Saturday, April 19, 2025



The Cine-Files

It’s getting to that time of year when the leaves change color, the air grows cold and crisp, and parents descend upon campus. Bring them down to the CFS to see “Raiders of the Lost Ark” on Friday and “Masculin Feminin” on Saturday. At least you can sit in peace and quiet for a couple hours before the nagging resumes about eating healthy and studying harder.

The change in weather also signifies the time of year when people dress up as ghouls, ghosts, and sluts. That’s right; we’re getting into the Halloween mode with some great old horror movies that will get you ready for pumpkin carving and trick-or-treating.

“Raiders of the Lost Ark”
(U.S., D.: Steven Spielberg,
1981)
Friday, Oct. 20, 8 p.m. $4

The unbuttoned khaki shirt. The unruly chest hair. The unshaven jaw line. The sweat. The dirt. THE WHIP. Come get hot and steamy this Friday night with Harrison Ford as the world’s sexiest archeologist. In this first installment of the Indiana Jones franchise, Indy fights off Nazis, wins back an old flame, and tries to find the powerful Ark.
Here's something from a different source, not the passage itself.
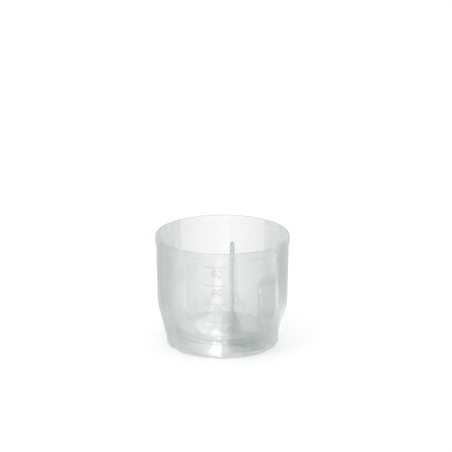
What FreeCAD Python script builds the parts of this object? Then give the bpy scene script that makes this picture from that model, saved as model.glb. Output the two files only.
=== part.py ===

What else is there to say?

Masculin Feminin
(France, D.: Jean-Luc Godard, 1966)
Saturday, Oct. 21. 8 p.m. FREE!

At the most elementary level, this French New Wave film is a simple boy-meets-girl story. But, as is true of any Godard film, there is no such thing as simple. Paul is a young French Marxist, recently discharged from the army, who falls for wannabe pop singer Madeline. Eventually, the film becomes a survey of contemporary French youth and their interest in cultural politics. We become transported to the vibrancy of sex and politics in the 1960s through conversations on topics as diverse as Charles de Gaulle, Bob Dylan, James Bond, birth control, and communism versus democracy. Paris looks superbly boisterous and enthralling as the characters visit cafes, discotheques, arcades, and movie theaters. The most audacious and radical of the New Wave directors, Godard toys with conventions of film style and narrative with inside jokes, self-referential nuances, and absurd tangential interruptions. Godard is a true intellectual whose keen knowledge of film history, politics, philosophy, and popular culture makes him one of the most fascinating and complex of filmmakers.

The Phantom of the Opera
(U.S., D.: Rupert Julian, 1925)
Wednesday, Oct. 25, 8 p.m. $5

Halloween is around the corner and there is no better way to celebrate than with a classic horror film accompanied by live music. Not to be associated with Joel Schumacher’s ghastly 2004 adaptation of the Andrew Lloyd Webber musical, this original 1925 version is a fantastic silent film that is guaranteed to thrill and terrify. This eerie film is sensationalist to the core, with a narrative centering on the hideously disfigured Phantom, played by horror mainstay Lon Chaney, who haunts the catacombs beneath the Paris Opera House. The Alloy Orchestra, which has been hailed by Roger Ebert as the best live accompaniment to silent films in the world, works with an outrageous assemblage of peculiar objects and unusual instruments used to create soulful music. This is an opportunity not to be turned down.

The Black Cat
(U.S., D.: Edgar G. Ulmer, 1934)
Thursday, Oct. 26, 8 p.m. FREE!

Boris Karloff, best known for his iconic depiction of Frankenstein, is teamed up with fellow horror staple Bela Lugosi, the original Dracula, in this campy horror film. The two stars play rivals: Lugosi a crazy doctor and Karloff a famous architect and high priest of a satanic cult. Lugosi visits Karloff in his extremely creepy art deco mansion to take revenge for fifteen-years of imprisonment brought on by Karloff. When a newlywed couple on their honeymoon seeks refuge in the mansion after an accident, both the doctor and architect want the couple for their own sadistic purposes. As the two crazies battle for the couple over a game of chess, we learn of the darker history between the men. The film gets creepier and creepier, and more and more wonderfully bizarre, as Lugosi devises a plan to skin his rival alive. Oh, and the entire mansion may get transported to Hell. Who knew that there could be Satanism, sadism, torture, necrophilia, incest, and pedophilia found in a single film, let alone a film that is only about an hour long. Brilliant.